Frente a esta realidad se habla ya de fortalecer la intervención del derecho penal mediante la creación de nuevos delitos como el comercio no autorizado de mercurio. No es difícil predecir que la criminalización de esas conductas no va a resolver un problema que el propio Estado ha creado con su manejo errático de la política minera, y que solo puede enfrentar adecuadamente si la revisa.
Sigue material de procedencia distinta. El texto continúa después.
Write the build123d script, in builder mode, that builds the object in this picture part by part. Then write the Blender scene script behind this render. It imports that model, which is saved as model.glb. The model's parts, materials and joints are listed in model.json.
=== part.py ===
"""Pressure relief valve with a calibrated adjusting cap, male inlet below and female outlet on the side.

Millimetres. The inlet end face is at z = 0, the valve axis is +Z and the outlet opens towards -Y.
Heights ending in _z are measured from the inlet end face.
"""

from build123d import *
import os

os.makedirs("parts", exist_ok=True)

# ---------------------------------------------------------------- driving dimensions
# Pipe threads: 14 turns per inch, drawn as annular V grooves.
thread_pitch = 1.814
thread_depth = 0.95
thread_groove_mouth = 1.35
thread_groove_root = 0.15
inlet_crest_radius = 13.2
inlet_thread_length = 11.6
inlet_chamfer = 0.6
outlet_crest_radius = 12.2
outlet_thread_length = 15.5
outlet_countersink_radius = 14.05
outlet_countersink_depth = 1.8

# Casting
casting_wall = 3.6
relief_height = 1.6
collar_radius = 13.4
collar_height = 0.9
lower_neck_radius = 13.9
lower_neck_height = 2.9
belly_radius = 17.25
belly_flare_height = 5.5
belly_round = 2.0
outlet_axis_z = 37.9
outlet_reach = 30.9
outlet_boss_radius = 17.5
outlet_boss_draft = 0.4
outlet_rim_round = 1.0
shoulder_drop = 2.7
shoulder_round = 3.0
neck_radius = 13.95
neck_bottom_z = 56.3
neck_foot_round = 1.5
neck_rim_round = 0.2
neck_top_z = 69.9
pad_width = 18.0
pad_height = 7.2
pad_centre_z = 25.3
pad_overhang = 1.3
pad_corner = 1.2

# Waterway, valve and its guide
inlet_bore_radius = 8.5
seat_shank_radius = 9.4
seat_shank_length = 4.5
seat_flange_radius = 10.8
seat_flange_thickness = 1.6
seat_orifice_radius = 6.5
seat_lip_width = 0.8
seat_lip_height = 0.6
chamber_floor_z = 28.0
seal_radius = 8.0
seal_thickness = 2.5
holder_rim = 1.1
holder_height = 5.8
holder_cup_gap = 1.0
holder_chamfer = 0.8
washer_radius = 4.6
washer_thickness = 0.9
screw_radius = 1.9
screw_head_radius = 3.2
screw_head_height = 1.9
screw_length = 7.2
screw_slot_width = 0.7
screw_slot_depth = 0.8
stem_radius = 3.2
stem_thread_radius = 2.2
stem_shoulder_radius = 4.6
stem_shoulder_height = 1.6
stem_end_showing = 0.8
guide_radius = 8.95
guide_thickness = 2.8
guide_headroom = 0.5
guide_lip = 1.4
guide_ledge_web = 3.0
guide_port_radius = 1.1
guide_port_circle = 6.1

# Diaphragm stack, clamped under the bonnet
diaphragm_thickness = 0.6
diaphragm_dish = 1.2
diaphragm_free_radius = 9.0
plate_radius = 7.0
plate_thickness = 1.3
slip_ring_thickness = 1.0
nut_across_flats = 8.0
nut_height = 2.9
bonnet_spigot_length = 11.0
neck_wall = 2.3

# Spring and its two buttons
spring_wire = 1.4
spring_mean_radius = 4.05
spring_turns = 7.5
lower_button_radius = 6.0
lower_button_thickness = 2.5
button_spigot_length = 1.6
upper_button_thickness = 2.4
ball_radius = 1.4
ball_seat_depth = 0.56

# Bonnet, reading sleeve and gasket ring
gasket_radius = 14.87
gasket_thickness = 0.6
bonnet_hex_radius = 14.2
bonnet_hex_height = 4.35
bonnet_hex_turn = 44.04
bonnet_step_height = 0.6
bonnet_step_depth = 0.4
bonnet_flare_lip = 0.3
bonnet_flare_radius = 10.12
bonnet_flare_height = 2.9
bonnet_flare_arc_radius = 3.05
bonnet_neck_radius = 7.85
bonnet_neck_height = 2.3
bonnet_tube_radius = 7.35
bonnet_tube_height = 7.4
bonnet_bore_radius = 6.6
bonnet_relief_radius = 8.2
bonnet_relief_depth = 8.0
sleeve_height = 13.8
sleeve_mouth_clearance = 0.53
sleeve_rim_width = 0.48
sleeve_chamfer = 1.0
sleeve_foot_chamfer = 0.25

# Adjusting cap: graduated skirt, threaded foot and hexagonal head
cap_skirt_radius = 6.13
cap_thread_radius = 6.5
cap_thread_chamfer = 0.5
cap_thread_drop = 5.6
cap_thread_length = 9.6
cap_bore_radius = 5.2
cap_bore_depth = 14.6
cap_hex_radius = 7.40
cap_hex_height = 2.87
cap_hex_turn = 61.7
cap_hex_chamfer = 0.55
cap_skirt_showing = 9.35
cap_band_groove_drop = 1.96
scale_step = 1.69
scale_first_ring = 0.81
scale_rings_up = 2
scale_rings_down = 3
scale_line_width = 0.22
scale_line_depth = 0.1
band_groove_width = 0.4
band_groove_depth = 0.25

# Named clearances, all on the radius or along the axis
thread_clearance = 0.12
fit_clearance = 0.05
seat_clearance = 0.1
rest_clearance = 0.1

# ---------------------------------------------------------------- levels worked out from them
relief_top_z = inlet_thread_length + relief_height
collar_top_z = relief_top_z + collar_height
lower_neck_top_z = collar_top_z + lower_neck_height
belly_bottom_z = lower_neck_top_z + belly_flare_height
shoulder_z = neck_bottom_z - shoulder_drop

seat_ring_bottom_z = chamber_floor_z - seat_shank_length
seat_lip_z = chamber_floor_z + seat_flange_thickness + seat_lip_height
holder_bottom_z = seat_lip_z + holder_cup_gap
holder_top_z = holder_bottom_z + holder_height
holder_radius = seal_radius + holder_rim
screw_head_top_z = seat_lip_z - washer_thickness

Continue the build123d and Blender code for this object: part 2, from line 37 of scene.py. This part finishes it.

El endurecimiento de los requisitos para que grandes compañías internacionales pudieran emprender proyectos de minería siempre ha estado acompañado de buenas intenciones; se busca, con razón, proteger el medio ambiente frente a la deforestación o la estabilidad de algunos ecosistemas, y preservar la salud de quienes podrían verse afectados por residuos de sustancias que, como el mercurio, pueden llegar a contaminar las fuentes de agua utilizadas para el consumo animal y humano o para el riego.
Lo que no parece haberse tenido suficientemente en cuenta en su momento es que la falta de flexibilidad en la imposición de tantas condiciones no solo podía llevar (como en efecto ocurrió) a que varias multinacionales perdieran su interés en la explotación de minerales en Colombia, sino a que ese vacío fuera llenado por bandas criminales. A una empresa legalmente constituida se le pueden imponer plazos para ajustar paulatinamente sus procesos de extracción a nuevos parámetros, porque monitorear su cumplimiento y sancionar su desconocimiento es relativamente simple.
Por el contrario, resulta prácticamente imposible, como lo estamos viendo, conseguir que los grupos armados ilegales contraten mineros conforme al derecho laboral, adelanten sus labores de explotación preservando los ecosistemas y traten los desechos químicos de tal manera que no contaminen aguas ni alimentos. Y, lo que es aún peor, cuando se intenta combatir esas prácticas, lo que se genera es una dinámica de violencia que se traduce en desplazamientos, enfrentamientos con la fuerza pública y violencia contra las comunidades. Frente a este creciente flagelo, bien haría el Estado en revisar la política minera para facilitar —de manera controlada— las actividades de compañías que tengan la capacidad de desarrollarlas conforme a las normas legales.